In Ecuador, President Rafael Correa decided in August to allow drilling in a controversial oil lease overlapping Yasuni National Park. The area is also inhabited by Tagaeri and Taromenane people, who generally avoid contact with outsiders, and Huaorani people, who lived in isolation until several decades ago.

In March, a conflict between the nomadic and settled groups ended with the deaths of two Huaorani people and a retaliatory attack in which a group of Huaorani captured two young girls from the nomadic tribe. Some observers worry that the disturbances caused by oil drilling in the area could increase the likelihood of such confrontations.

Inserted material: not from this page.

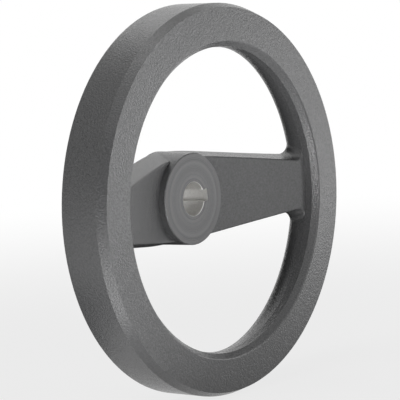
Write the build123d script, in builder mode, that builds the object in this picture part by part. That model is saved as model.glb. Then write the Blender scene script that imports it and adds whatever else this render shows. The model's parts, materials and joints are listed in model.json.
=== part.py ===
"""Two-spoke dished handwheel, one aluminium die casting with a machined hub.

The wheel turns about the Y axis.  Its front face looks towards -Y, the machine
and its shaft lie towards +Y, and the two spokes run along X.  The origin is the
centre of the hub's back face, where the wheel seats against the shaft's shoulder.
"Depth" below is the distance behind the rim's flat front face.
"""
import math
import os

from build123d import *

# ---- driving dimensions (mm, degrees) --------------------------------------
WHEEL_DIAMETER = 160.0        # over the rim's back edge, its widest place
OVERALL_DEPTH = 38.0          # rim's front face to the hub's back face

# rim section
RIM_DEPTH = 20.5              # front face to the back of the rim
FRONT_FLAT_WIDTH = 13.6       # flat ring that the hand rests on
OUTER_BEVEL_WIDTH = 1.75      # radial
OUTER_BEVEL_DEPTH = 3.9       # axial
INNER_BEVEL_WIDTH = 2.1       # radial
INNER_BEVEL_DEPTH = 2.6       # axial
PARTING_DEPTH = 5.6           # ridge on the inner wall, where the two die halves met
OUTER_DRAFT = 0.8             # outer wall widens towards the back
INNER_DRAFT = 6.0             # inner wall opens from the ridge towards the front
HOLLOW_ROUND = 15.3           # behind the ridge, where the fingers wrap round the rim
GRIP_EDGE = 0.9               # round on the front flat's inner edge
CREST_EDGE = 0.4              # front flat's outer edge and the foot of its bevel
WALL_EDGE = 0.25              # foot of the inner bevel
BACK_EDGE = 1.2               # rim's back outer edge

# hub, machined on both faces and bored
HUB_FRONT_DIAMETER = 38.0
HUB_BACK_DIAMETER = 39.0      # boss behind the web; the side between is drafted
HUB_LENGTH = 18.5
HUB_EDGE = 0.3                # chamfer round both faces
BORE_DIAMETER = 14.0          # H7
BORE_CHAMFER = 0.15
KEYWAY_WIDTH = 5.0            # for a 5 x 5 parallel key
KEYWAY_HEIGHT = 16.3          # keyway floor to the far side of the bore
KEYWAY_TURN = 6.0             # the keyway was broached this far off the spokes' line

# spokes: one web through the hub, widest at the axis, dished in section
SPOKE_ROOT_WIDTH = 33.0       # at the wheel's axis, in the plane of the hub's front face
SPOKE_TIP_WIDTH = 26.3        # at the rim's inner wall, in the same plane
SPOKE_WAIST_ROUND = 300.0     # radius of the bend in each long side, over the hub
SPOKE_DRAFT = 12.0            # long sides widen towards the back
HUB_STEP = 3.2                # hub's front face stands proud of the web
TOE_ROUND = 12.0              # the front cone rounds over and meets the ridge level
SPOKE_BACK_STEP = 2.7         # hub's back face stands proud of the web
TIP_STEP = 2.8                # spokes' back meets the rim this far before the rim's back
BACK_SWEEP = 190.0            # radius of the hollow sweep of the spokes' back, hub to rim
SPOKE_FRONT_EDGE = 0.8
SPOKE_BACK_EDGE = 1.0
RIM_CORNER = 3.5              # fillet between a spoke's long sides and the rim
OVERLAP = 4.0                 # how far the web runs on, hidden, inside the hub and the rim

# ---- places worked out from the sizes --------------------------------------
WHEEL_RADIUS = WHEEL_DIAMETER / 2
HUB_RADIUS = HUB_FRONT_DIAMETER / 2
HUB_BACK_RADIUS = HUB_BACK_DIAMETER / 2
BORE_RADIUS = BORE_DIAMETER / 2
HUB_FACE_DEPTH = OVERALL_DEPTH - HUB_LENGTH
WEB_FRONT_DEPTH = HUB_FACE_DEPTH + HUB_STEP
WEB_BACK_DEPTH = OVERALL_DEPTH - SPOKE_BACK_STEP
KEYWAY_REACH = KEYWAY_HEIGHT - BORE_RADIUS
HOLLOW_DEPTH = RIM_DEPTH - HOLLOW_ROUND
SPOKE_TIP_DEPTH = RIM_DEPTH - TIP_STEP
QUARTER_TURN = 90
HALF_TURN = 180
TOUCH = 0.01                  # two places this close count as one
STEEP = 0.8                   # a side face's normal has at least this share along Z


def slope(angle):
    """Rise over run of an angle in degrees."""
    return math.tan(math.radians(angle))


def place(radius, depth):
    """A point of a section, drawn in the XY plane and turned about Y."""
    return (radius, depth - OVERALL_DEPTH)


def corner(shape, point):
    """The vertex of a sketch that lies at a point."""
    return shape.vertices().sort_by_distance(Vector(*point))[0]


def hollow_turn(depth):
    """Where on the hollow's arc, as an angle about its centre, its wall reaches a depth."""
    return HALF_TURN - math.degrees(math.asin((depth - HOLLOW_DEPTH) / HOLLOW_ROUND))


def at_waist(edge):
    """Whether an edge is the bend of a long side, over the hub."""
    return edge.geom_type == GeomType.BSPLINE and abs((edge @ 0.5).X) < TOUCH


bevel_foot_radius = WHEEL_RADIUS - (RIM_DEPTH - OUTER_BEVEL_DEPTH) * slope(OUTER_DRAFT)
flat_outer_radius = bevel_foot_radius - OUTER_BEVEL_WIDTH
flat_inner_radius = flat_outer_radius - FRONT_FLAT_WIDTH
wall_front_radius = flat_inner_radius - INNER_BEVEL_WIDTH
ridge_radius = wall_front_radius - (PARTING_DEPTH - INNER_BEVEL_DEPTH) * slope(INNER_DRAFT)
ridge_point = place(ridge_radius, PARTING_DEPTH)

# the hollow behind the ridge is one arc, level with the rim's back where it ends
hollow_radius = ridge_radius + math.sqrt(HOLLOW_ROUND**2 - (PARTING_DEPTH - HOLLOW_DEPTH) ** 2)
hollow_centre = place(hollow_radius, HOLLOW_DEPTH)
tip_radius = hollow_radius - math.sqrt(HOLLOW_ROUND**2 - (SPOKE_TIP_DEPTH - HOLLOW_DEPTH) ** 2)

os.makedirs("parts", exist_ok=True)

# ---- spokes' outline, with the wall that they run into -----------------------
# Their corners are rounded here, while the long sides and the wall are plain and tall.
with BuildPart() as outline:
    end_radius = tip_radius + OVERLAP
    end_half = SPOKE_ROOT_WIDTH / 2
    end_half -= (SPOKE_ROOT_WIDTH - SPOKE_TIP_WIDTH) / 2 * end_radius / ridge_radius
    with BuildSketch(Plane.XZ):
        with BuildLine():
            Polyline(
                (end_radius, end_half),
                (0, SPOKE_ROOT_WIDTH / 2),
                (-end_radius, end_half),
                (-end_radius, -end_half),
                (0, -SPOKE_ROOT_WIDTH / 2),
                (end_radius, -end_half),
                close=True,
            )
        hexagon = make_face()
        waists = hexagon.vertices().filter_by(lambda point: abs(point.X) < HUB_RADIUS)
        fillet(waists, SPOKE_WAIST_ROUND)
    extrude(amount=OVERALL_DEPTH)
    long_sides = faces().filter_by(lambda face: abs(face.normal_at().Z) > STEEP)
    draft(long_sides, Plane.XZ.offset(HUB_LENGTH), SPOKE_DRAFT)

    back_turn = hollow_turn(RIM_DEPTH - TIP_STEP / 2)
    front_turn = hollow_turn(PARTING_DEPTH - OVERLAP)
    with BuildSketch(Plane.XY):
        with BuildLine():
            tall_wall = CenterArc(hollow_centre, HOLLOW_ROUND, back_turn, front_turn - back_turn)
            Polyline(
                tall_wall @ 1,
                (hollow_radius, (tall_wall @ 1).Y),
                (hollow_radius, (tall_wall @ 0).Y),
                tall_wall @ 0,
            )
        make_face()
    revolve(axis=Axis.Y)
    tall_corners = outline.edges().filter_by(
        lambda edge: edge.geom_type == GeomType.BSPLINE and abs((edge @ 0.5).X) > HUB_RADIUS
    )
    fillet(tall_corners, RIM_CORNER)

# ---- web that carries the two spokes ------------------------------------------
# Section: a front cone whose toe rounds over until it is level with the parting ridge,
# and a hollow sweep behind it, so that a spoke is thickest at the hub.
hub_widening = (HUB_BACK_RADIUS - HUB_RADIUS) / (WEB_BACK_DEPTH - HUB_FACE_DEPTH)
hub_root = Vector(*place(HUB_RADIUS + HUB_STEP * hub_widening, WEB_FRONT_DEPTH))
toe_centre = Vector(*ridge_point) + Vector(0, TOE_ROUND)
to_centre = toe_centre - hub_root
centre_turn = math.degrees(math.atan2(to_centre.Y, to_centre.X))
cone_turn = centre_turn - math.degrees(math.asin(TOE_ROUND / to_centre.length))
cone_length = math.sqrt(to_centre.length**2 - TOE_ROUND**2)
along_cone = Vector(1, 0).rotate(Axis.Z, cone_turn)
cone_start = hub_root - along_cone * OVERLAP
hub_back_root = Vector(*place(HUB_BACK_RADIUS, WEB_BACK_DEPTH))
tip_back = Vector(*place(tip_radius, SPOKE_TIP_DEPTH))
to_hub = hub_back_root - tip_back
sweep_turn = 2 * math.degrees(math.asin(to_hub.length / 2 / BACK_SWEEP))
sweep_overrun = math.degrees(OVERLAP / BACK_SWEEP)
sweep_aim = to_hub.rotate(Axis.Z, sweep_turn / 2)

with BuildPart() as web:
    with BuildSketch(Plane.XY):
        with BuildLine():
            Line(cone_start, hub_root + along_cone * cone_length)
            toe = JernArc(hub_root + along_cone * cone_length, along_cone, TOE_ROUND, -cone_turn)
            sweep = JernArc(tip_back, sweep_aim, BACK_SWEEP, -sweep_turn - sweep_overrun)
            Polyline(
                toe @ 1,
                toe @ 1 + (toe % 1) * (end_radius - ridge_radius),
                tip_back - (sweep % 0) * OVERLAP,
                tip_back,
            )
            Polyline(sweep @ 1, (0, (sweep @ 1).Y), (0, cone_start.Y), cone_start)
        make_face()
    revolve(axis=Axis.Y)
    add(outline.part, mode=Mode.INTERSECT)
    # each window's edge is rounded all the way round, starting from its waist
    waist_edges = web.edges().filter_by(at_waist)
    fillet(waist_edges.group_by(Axis.Y)[0], SPOKE_FRONT_EDGE)
    waist_edges = web.edges().filter_by(at_waist)
    fillet(waist_edges.group_by(Axis.Y)[-1], SPOKE_BACK_EDGE)

# ---- rim --------------------------------------------------------------------
with BuildPart() as rim:
    with BuildSketch(Plane.XY):
        flat_inner = place(flat_inner_radius, 0)
        flat_outer = place(flat_outer_radius, 0)
        bevel_foot = place(bevel_foot_radius, OUTER_BEVEL_DEPTH)
        back_outer = place(WHEEL_RADIUS, RIM_DEPTH)
        wall_front = place(wall_front_radius, INNER_BEVEL_DEPTH)
        ridge_turn = hollow_turn(PARTING_DEPTH) - QUARTER_TURN
        with BuildLine():
            hollow = CenterArc(hollow_centre, HOLLOW_ROUND, QUARTER_TURN, ridge_turn)
            Polyline(hollow @ 1, wall_front, flat_inner, flat_outer, bevel_foot, back_outer, hollow @ 0)
        section = make_face()
        fillet(corner(section, flat_inner), GRIP_EDGE)
        fillet(corner(section, flat_outer), CREST_EDGE)
        fillet(corner(section, bevel_foot), CREST_EDGE)
        fillet(corner(section, wall_front), WALL_EDGE)
        fillet(corner(section, back_outer), BACK_EDGE)
    revolve(axis=Axis.Y)

# ---- whole wheel ---------------------------------------------------------------
with BuildPart() as handwheel:
    add(rim.part)
    add(web.part)
    with BuildSketch(Plane.XY):
        with BuildLine():
            Polyline(
                place(0, HUB_FACE_DEPTH),
                place(HUB_RADIUS, HUB_FACE_DEPTH),
                hub_back_root,
                place(HUB_BACK_RADIUS, OVERALL_DEPTH),
                place(0, OVERALL_DEPTH),
                close=True,
            )
        make_face()
    revolve(axis=Axis.Y)
    rings = handwheel.edges().filter_by(GeomType.CIRCLE)
    front_rings = rings.filter_by(lambda edge: abs(edge.radius - HUB_RADIUS) < TOUCH)
    chamfer(front_rings.group_by(Axis.Y)[0], HUB_EDGE)
    rings = handwheel.edges().filter_by(GeomType.CIRCLE)
    back_rings = rings.filter_by(lambda edge: abs(edge.radius - HUB_BACK_RADIUS) < TOUCH)
    chamfer(back_rings.group_by(Axis.Y)[-1], HUB_EDGE)

    # bore and its keyway, the keyway's floor square to the line it was broached on
    with BuildSketch(Plane.XZ):
        Circle(BORE_RADIUS)
        with PolarLocations(KEYWAY_REACH / 2, 1, start_angle=KEYWAY_TURN):
            Rectangle(KEYWAY_REACH, KEYWAY_WIDTH)
    extrude(amount=HUB_LENGTH, mode=Mode.SUBTRACT)
    bore_mouths = handwheel.edges().filter_by(GeomType.CIRCLE)
    bore_mouths = bore_mouths.filter_by(lambda edge: abs(edge.radius - BORE_RADIUS) < TOUCH)
    chamfer(bore_mouths, BORE_CHAMFER)

handwheel.part.label = "handwheel"
export_step(handwheel.part, "parts/handwheel.step")
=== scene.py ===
# %% [markdown]
# # A die-cast handwheel in a small studio
#
# The wheel is one aluminium casting: a rim with a flat front, two broad spokes and a hub.
# It was coated with a fine-grained dark powder. The hub's two faces were turned in a lathe
# before that, so rings show faintly through the coat, and the bore and its keyway were cut
# after it, so they show bare metal. The solid comes from the CAD model and keeps its shape
# here. This file adds three things: the finish, the light and the camera.

# %% Load the frame
import json
import math

import bpy
from mathutils import Matrix, Vector


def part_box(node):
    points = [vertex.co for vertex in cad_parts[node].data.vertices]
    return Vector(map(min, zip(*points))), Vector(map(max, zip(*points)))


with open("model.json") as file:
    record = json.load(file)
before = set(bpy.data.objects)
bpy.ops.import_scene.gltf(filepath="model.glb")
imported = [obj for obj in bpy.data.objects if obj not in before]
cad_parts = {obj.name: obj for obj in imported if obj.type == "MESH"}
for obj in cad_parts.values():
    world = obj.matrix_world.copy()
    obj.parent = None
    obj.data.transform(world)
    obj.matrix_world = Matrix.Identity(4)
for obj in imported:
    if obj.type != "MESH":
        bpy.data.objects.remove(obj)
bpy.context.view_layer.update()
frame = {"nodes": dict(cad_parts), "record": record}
wheel = frame["nodes"]["handwheel"]
low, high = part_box("handwheel")
print("wheel from", [round(v, 4) for v in low], "to", [round(v, 4) for v in high])

# %% [markdown]
# ## Where things are
#
# The wheel turns about Y, its front looks towards -Y, and its spokes lie on X. The record
# that comes with the frame states the hub's two faces as mounts. They could be typed in
# again as numbers, but read from there they follow the part, so only the keyway's reach
# and the hub's radius are named here.

# %% Places on the wheel, in metres
MM = 0.001
KEYWAY_REACH = 9.3 * MM
HUB_RADIUS = 19.0 * MM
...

Some observers also fear conflicts in southeastern Peru, where the consortium of companies that operates the Camisea natural gas lease is expanding into a reserve for nomadic groups. In the past two years, some of those people have approached settlers or park guards, asking for food or clothing.

Some government officials have denied that nomadic people exist or have taken their gestures as a sign that they, too, want to settle into communities, although other observers say they are being squeezed into smaller and smaller areas by illegal loggers, deforestation for agriculture and oil and gas operations.

“There may not be many of them, but they do exist,” said Adda Chueca, director of Lima’s Amazon Center for Anthropology and Practical Application, which assists the country’s bishops on Amazonian and indigenous issues. “These are people who move around, and they need protection. Going in with machinery for exploration puts them at serious risk. Mere contact could kill them” because they lack resistance to diseases that are common in the rest of the population.

The plan for an Amazonian church network is also supported by the Canadian and U.S. bishops, Archbishop Barreto said.

Father Moreno of Honduras urged Catholics in the United States to learn about the ways in which extractive industries affect communities, especially in remote regions of Latin America.

“It would be good for the U.S. church to be connected with the church in countries where it is working with affected communities,” he said. “It is important for people in the United States, and especially in the church, to get information about what is happening and communicate the concerns to Congress and the U.S. government. That’s how mindsets change.”